----- Dataset section

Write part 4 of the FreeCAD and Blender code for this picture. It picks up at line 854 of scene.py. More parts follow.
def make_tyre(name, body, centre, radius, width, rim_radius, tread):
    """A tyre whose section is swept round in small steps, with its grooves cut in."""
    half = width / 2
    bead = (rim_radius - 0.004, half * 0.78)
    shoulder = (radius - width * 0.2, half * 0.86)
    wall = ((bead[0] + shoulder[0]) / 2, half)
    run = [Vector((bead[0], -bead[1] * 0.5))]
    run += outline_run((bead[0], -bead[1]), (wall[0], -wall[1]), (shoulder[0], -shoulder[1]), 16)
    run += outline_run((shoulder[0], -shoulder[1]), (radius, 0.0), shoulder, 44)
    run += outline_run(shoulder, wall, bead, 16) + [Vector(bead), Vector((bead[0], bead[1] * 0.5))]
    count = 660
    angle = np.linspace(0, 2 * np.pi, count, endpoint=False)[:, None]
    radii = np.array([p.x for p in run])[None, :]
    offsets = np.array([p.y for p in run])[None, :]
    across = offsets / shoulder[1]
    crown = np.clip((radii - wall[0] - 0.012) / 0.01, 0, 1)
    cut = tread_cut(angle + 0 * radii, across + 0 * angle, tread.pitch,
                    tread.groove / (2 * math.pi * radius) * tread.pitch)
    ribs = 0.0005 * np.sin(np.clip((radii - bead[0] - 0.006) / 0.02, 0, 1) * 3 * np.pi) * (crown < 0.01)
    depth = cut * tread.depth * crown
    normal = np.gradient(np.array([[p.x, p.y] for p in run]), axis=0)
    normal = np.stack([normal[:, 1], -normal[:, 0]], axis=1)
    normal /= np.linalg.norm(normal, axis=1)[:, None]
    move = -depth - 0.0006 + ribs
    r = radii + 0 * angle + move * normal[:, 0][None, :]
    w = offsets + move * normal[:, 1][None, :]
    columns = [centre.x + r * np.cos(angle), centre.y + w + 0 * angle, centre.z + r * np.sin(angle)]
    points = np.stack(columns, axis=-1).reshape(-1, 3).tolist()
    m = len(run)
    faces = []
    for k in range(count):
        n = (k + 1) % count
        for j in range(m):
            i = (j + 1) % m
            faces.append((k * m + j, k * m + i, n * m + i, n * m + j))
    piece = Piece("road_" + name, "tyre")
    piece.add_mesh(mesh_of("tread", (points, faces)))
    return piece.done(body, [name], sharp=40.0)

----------

Reproduce every line of the data verbatim.

Write part 4 of the FreeCAD and Blender code for this picture. It picks up at line 854 of scene.py. More parts follow.
def make_tyre(name, body, centre, radius, width, rim_radius, tread):
    """A tyre whose section is swept round in small steps, with its grooves cut in."""
    half = width / 2
    bead = (rim_radius - 0.004, half * 0.78)
    shoulder = (radius - width * 0.2, half * 0.86)
    wall = ((bead[0] + shoulder[0]) / 2, half)
    run = [Vector((bead[0], -bead[1] * 0.5))]
    run += outline_run((bead[0], -bead[1]), (wall[0], -wall[1]), (shoulder[0], -shoulder[1]), 16)
    run += outline_run((shoulder[0], -shoulder[1]), (radius, 0.0), shoulder, 44)
    run += outline_run(shoulder, wall, bead, 16) + [Vector(bead), Vector((bead[0], bead[1] * 0.5))]
    count = 660
    angle = np.linspace(0, 2 * np.pi, count, endpoint=False)[:, None]
    radii = np.array([p.x for p in run])[None, :]
    offsets = np.array([p.y for p in run])[None, :]
    across = offsets / shoulder[1]
    crown = np.clip((radii - wall[0] - 0.012) / 0.01, 0, 1)
    cut = tread_cut(angle + 0 * radii, across + 0 * angle, tread.pitch,
                    tread.groove / (2 * math.pi * radius) * tread.pitch)
    ribs = 0.0005 * np.sin(np.clip((radii - bead[0] - 0.006) / 0.02, 0, 1) * 3 * np.pi) * (crown < 0.01)
    depth = cut * tread.depth * crown
    normal = np.gradient(np.array([[p.x, p.y] for p in run]), axis=0)
    normal = np.stack([normal[:, 1], -normal[:, 0]], axis=1)
    normal /= np.linalg.norm(normal, axis=1)[:, None]
    move = -depth - 0.0006 + ribs
    r = radii + 0 * angle + move * normal[:, 0][None, :]
    w = offsets + move * normal[:, 1][None, :]
    columns = [centre.x + r * np.cos(angle), centre.y + w + 0 * angle, centre.z + r * np.sin(angle)]
    points = np.stack(columns, axis=-1).reshape(-1, 3).tolist()
    m = len(run)
    faces = []
    for k in range(count):
        n = (k + 1) % count
        for j in range(m):
            i = (j + 1) % m
            faces.append((k * m + j, k * m + i, n * m + i, n * m + j))
    piece = Piece("road_" + name, "tyre")
    piece.add_mesh(mesh_of("tread", (points, faces)))
    return piece.done(body, [name], sharp=40.0)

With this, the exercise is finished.